Kilka dni temu znane osoby ze świata internetu i telewizji zostały zatrzymane przez CBŚP w związku ze śledztwem dotyczącym nielegalnych loterii w internecie. Tymczasem jeden z podejrzanych Adam K. zabrał głos w sprawie. "Jestem niewinny" – twierdzi dziennikarz TVN Turbo.
Przypomnijmy, że 5 marca funkcjonariusze Centralnego Biura Śledczego Policji oraz Krajowej Administracji Skarbowej zatrzymali 10 osób w śledztwie dotyczącym "działalności zorganizowanej grupy przestępczej, której celem było popełnienie przestępstw karno-skarbowych związanych z organizowaniem gier losowych, wystawianiem nierzetelnych i poświadczających nieprawdę faktur VAT oraz praniem brudnych pieniędzy".

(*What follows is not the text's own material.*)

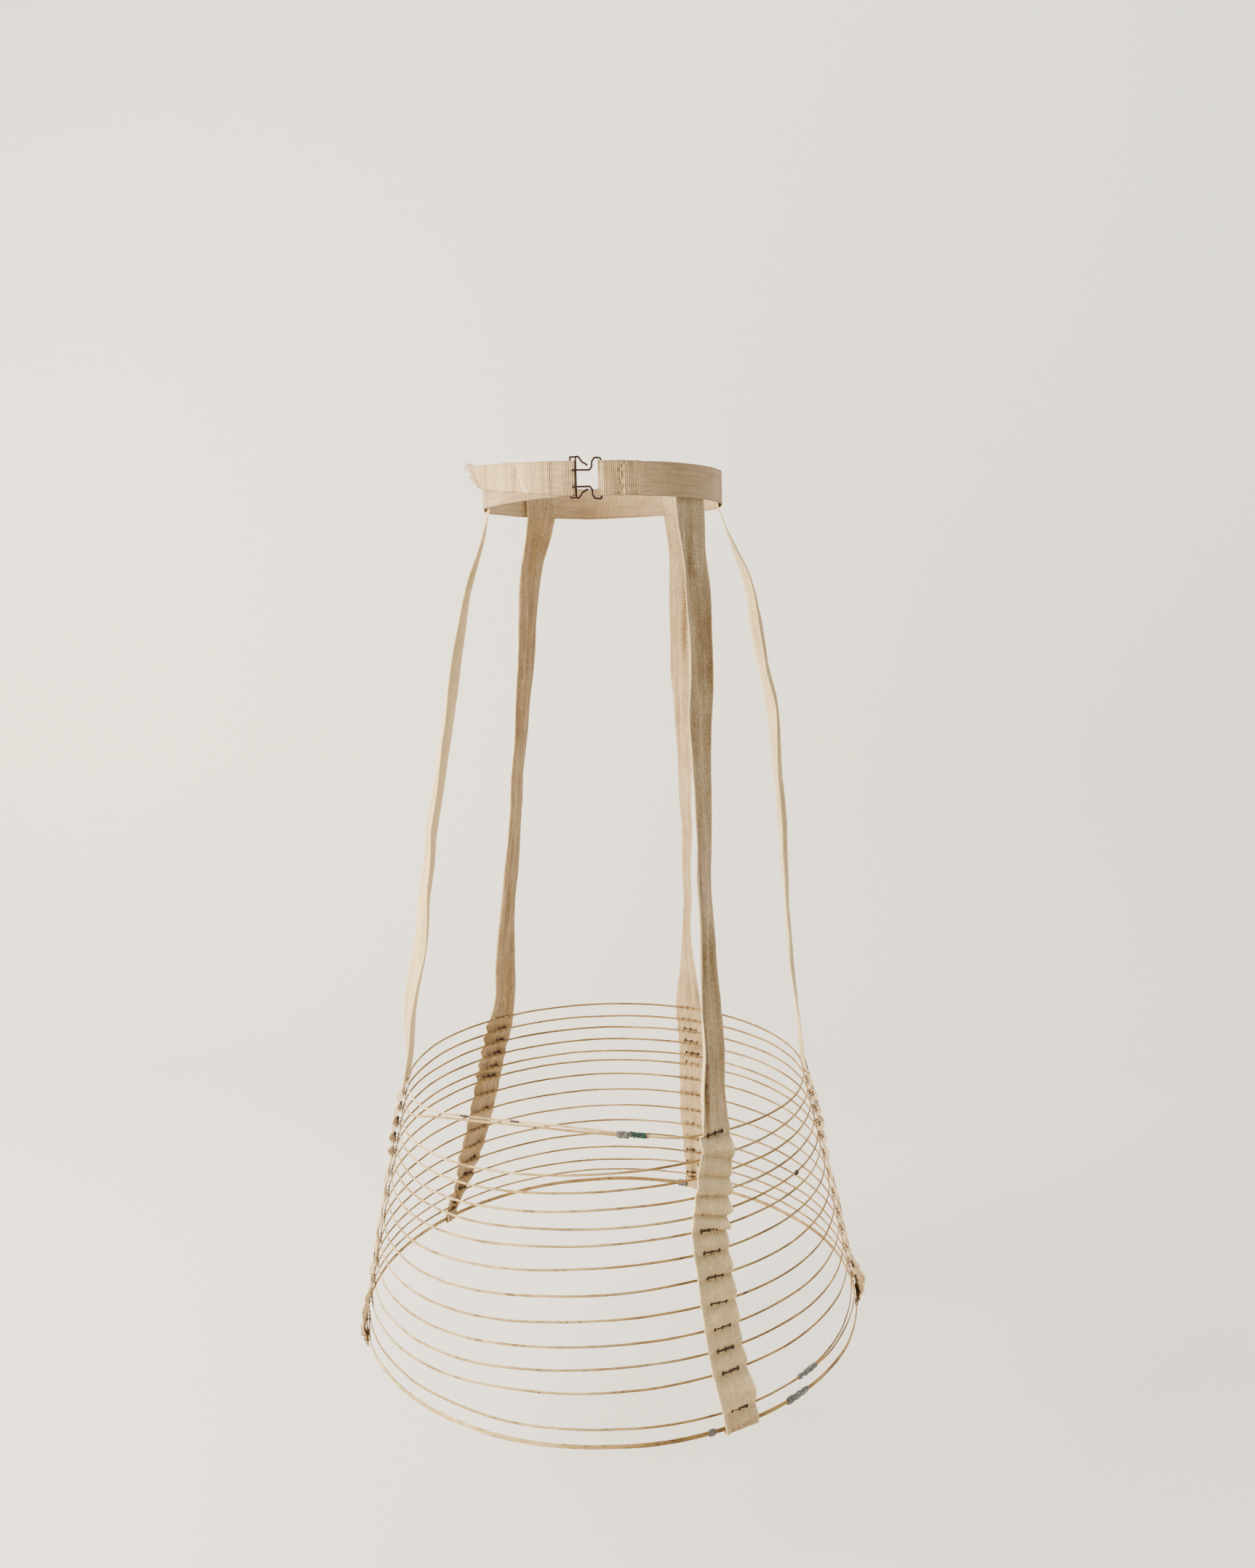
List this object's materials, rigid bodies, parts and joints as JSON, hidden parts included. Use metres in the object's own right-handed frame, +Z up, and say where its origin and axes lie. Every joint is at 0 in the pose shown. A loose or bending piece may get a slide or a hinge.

Niedawno w tej sprawie został aresztowany m.in. znany influencer Budda i jego partnerka Grażynka. Usłyszeli oni zarzuty i spędzili za kratami ponad dwa miesiące. Wyszli tuż przed świętami Bożego Narodzenia za poręczeniem majątkowym (2 mln zł za niego i 1 mln za nią).
Tym razem wśród zatrzymanych znaleźli się dziennikarze sportowi i motoryzacyjni (Adam K.), influencerzy (Lexy C.) i właściciele Fame MMA (m.in. Wojciech G. i Michał B. pseudonim Boxdel). "Prokurator ogłosił podejrzanym zarzuty udziału w zorganizowanej grupie przestępczej, której celem było organizowanie zbiorowego uczestnictwa w grach losowych, będących w istocie grami hazardowymi" – przekazano w oficjalnym komunikacie.
Wszyscy złożyli obszerne wyjaśnienia, nie przyznali się do winy i wyszli na wolność także za poręczeniem majątkowym.
Zatrzymany dziennikarz TVN Adam K. wydał oświadczenie
Teraz podejrzany Adam K. odniósł się do sprawy na swoim instagramowym koncie. "Nie przyznaję się do zarzucanych mi czynów. Podczas przesłuchania złożyłem stosowne i obszerne wyjaśnienia. Umowa obejmowała wyłącznie wykorzystywanie mojego wizerunku i promocję dwóch akcji na moich kanałach społecznościowych" – napisał.
Zapowiedział, że będzie się bronił. "Jestem niewinny. Z całą stanowczością będę dochodził moich praw, bronił prawdy i nie pozwolę na szkalowanie mnie i mojego wizerunku, na który pracowałem całe zawodowe życie. Dziękuję z całego serca za ogrom wsparcia, które moi bliscy i ja otrzymaliśmy w tym trudnym czasie" – dodał na koniec.